First of all, a VPS server is usually limited to 10-20. This decreases stress in itself, but the real improvement comes in the form of the hypervisor – which is the coolest name for something ever.

A VPS server is literally split into as many parts as there are users. If there are 10 users, 10GB of RAM and 200GB of hard drive space on the server, each user will be able to expand 1GB of RAM and 20GB of space. Once you hit the RAM limit your site may go down, but the others will remain stable. The hypervisor is the one responsible for managing the virtual machines that create this separation within the server.

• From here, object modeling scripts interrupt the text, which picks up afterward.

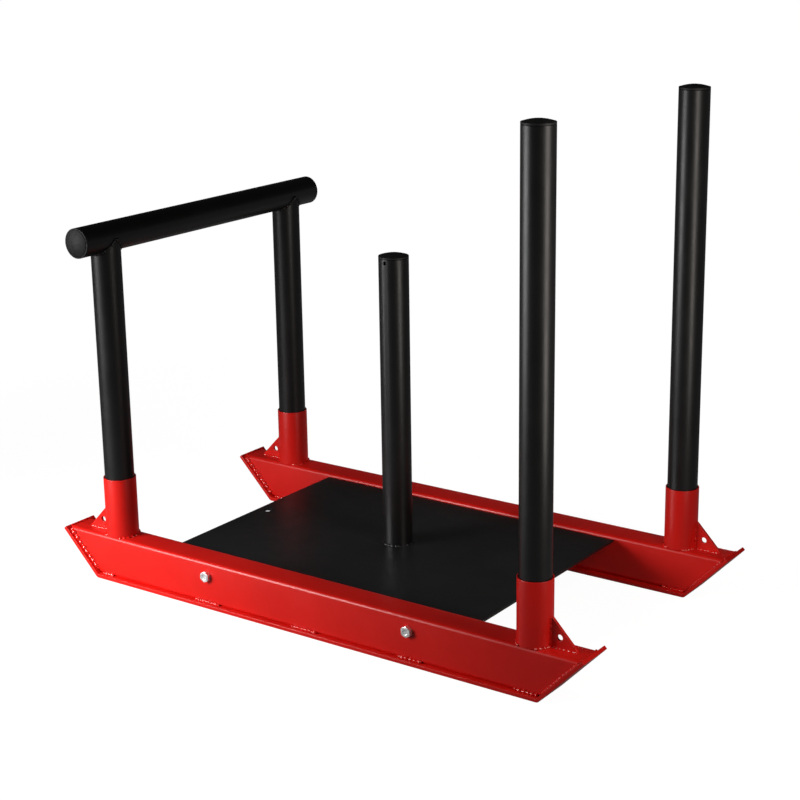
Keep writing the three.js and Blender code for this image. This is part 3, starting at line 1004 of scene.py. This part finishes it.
def soft_light(name, place, aim, size, power, colour, spread, reflected):
    """A lamp with a size in metres, a power in watts and a spread in degrees."""
    data = bpy.data.lights.new(name, "AREA")
    data.shape = "RECTANGLE"
    data.size, data.size_y = size
    data.energy = power
    data.color = colour
    data.spread = math.radians(spread)
    lamp = bpy.data.objects.new(name, data)
    bpy.context.scene.collection.objects.link(lamp)
    lamp.location = place
    direction = Vector(aim) - Vector(place)
    lamp.rotation_euler = direction.to_track_quat("-Z", "Y").to_euler()
    lamp.visible_camera = False
    lamp.visible_glossy = reflected


# The camera, solved from the photo's edges
CAMERA_PLACE = Vector((1603.36, -2221.01, 1118.90)) * MM
CAMERA_AZIMUTH = math.radians(34.827)
CAMERA_ELEVATION = math.radians(16.171)
CAMERA_ROLL = math.radians(-0.665)
IMAGE_SIZE = 800
FOCAL_PIXELS = 1777.89
PRINCIPAL_X = 423.82
PRINCIPAL_Y = 392.46
SENSOR = 36


def make_camera():
    data = bpy.data.cameras.new("camera")
    data.sensor_fit = "HORIZONTAL"
    data.sensor_width = SENSOR
    data.lens = FOCAL_PIXELS * SENSOR / IMAGE_SIZE
    data.shift_x = (IMAGE_SIZE / 2 - PRINCIPAL_X) / IMAGE_SIZE
    data.shift_y = (PRINCIPAL_Y - IMAGE_SIZE / 2) / IMAGE_SIZE
    camera = bpy.data.objects.new("camera", data)
    bpy.context.scene.collection.objects.link(camera)
    level = math.cos(CAMERA_ELEVATION)
    right = Vector((math.cos(CAMERA_AZIMUTH), math.sin(CAMERA_AZIMUTH), 0))
    back = Vector((right.y * level, -right.x * level, math.sin(CAMERA_ELEVATION)))
    up = back.cross(right)
    rolled_right = math.cos(CAMERA_ROLL) * right + math.sin(CAMERA_ROLL) * up
    rolled_up = math.cos(CAMERA_ROLL) * up - math.sin(CAMERA_ROLL) * right
    axes = Matrix((rolled_right, rolled_up, back)).transposed()
    camera.matrix_world = Matrix.Translation(CAMERA_PLACE) @ axes.to_4x4()
    bpy.context.scene.camera = camera


make_camera()
make_floor()
make_world()
for lamp_values in LAMPS:
    soft_light(**lamp_values)

bpy.context.scene.view_settings.view_transform = "Standard"
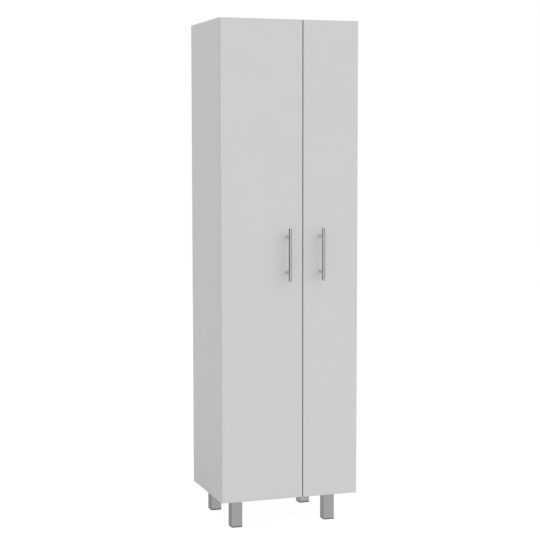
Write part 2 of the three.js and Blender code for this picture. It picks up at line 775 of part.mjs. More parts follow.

Dedicated Hosting – If Your Site Exceeds 100k Visits/month

This is the hosting service that negates all bad neighbour issues because you are all alone on a server. This provides a host of benefits, but also comes with quite a few downsides.

Since you get a computer all on your own, many companies allow you to customise it extensively. You may be able to choose the amount and type of memory, the OS to install, and other hardware elements that make up a computer. This gives you a lot of flexibility which may be needed for some specialised software.

The downside here is that you actually need to know quite a bit about computers and server technology. While there are managed dedicated hosting solutions you’ll still need to do a lot more on your own.

Cloud Hosting

Cloud hosting is essentially the same as VPS hosting. Some companies don’t even call their service VPS anymore, the say Cloud or Cloud VPS. Let’s look at what cloud computing is first, and get back to what this has to do with hosting.

Until now we’ve been talking about computing that is similar to buying unit based products. If I buy a one-use battery and put it in video camera I can use it for a set amount of time until the battery runs out.

Cloud-based computing is similar to how utilities work. If I plug my video camera into the mains I can use it as much as I need and it will take as much power as it requires at the moment. If it is on standby it will use very little power when it is recording it will use a lot more but the electric system can handle the changes in power requirements.

 

Conclusion

Choosing a hosting package can be pretty difficult. The first step is understanding the type of hosting you need: shared, VPS, dedicated or cloud. Hopefully, this article has given you the background to figure that out.

If you’re just starting out (building your first blog/site) – go with shared hosting. It’s cheapest and usually more than you need at the beginning.
As the next step, you should take a look at a bunch of companies, I recommend checking our top rated hosts to find the best ones. Look at what’s on offer and compare the RAM, disc space, CDN usage, bandwidth and other quantifiable resources. Then take a look at any additional features on offer.

At the end of the process, you should have 2-3 favourites at which point it will boil down to personal preference. Perhaps a short talk with support – to gauge their helpfulness – will go a long way.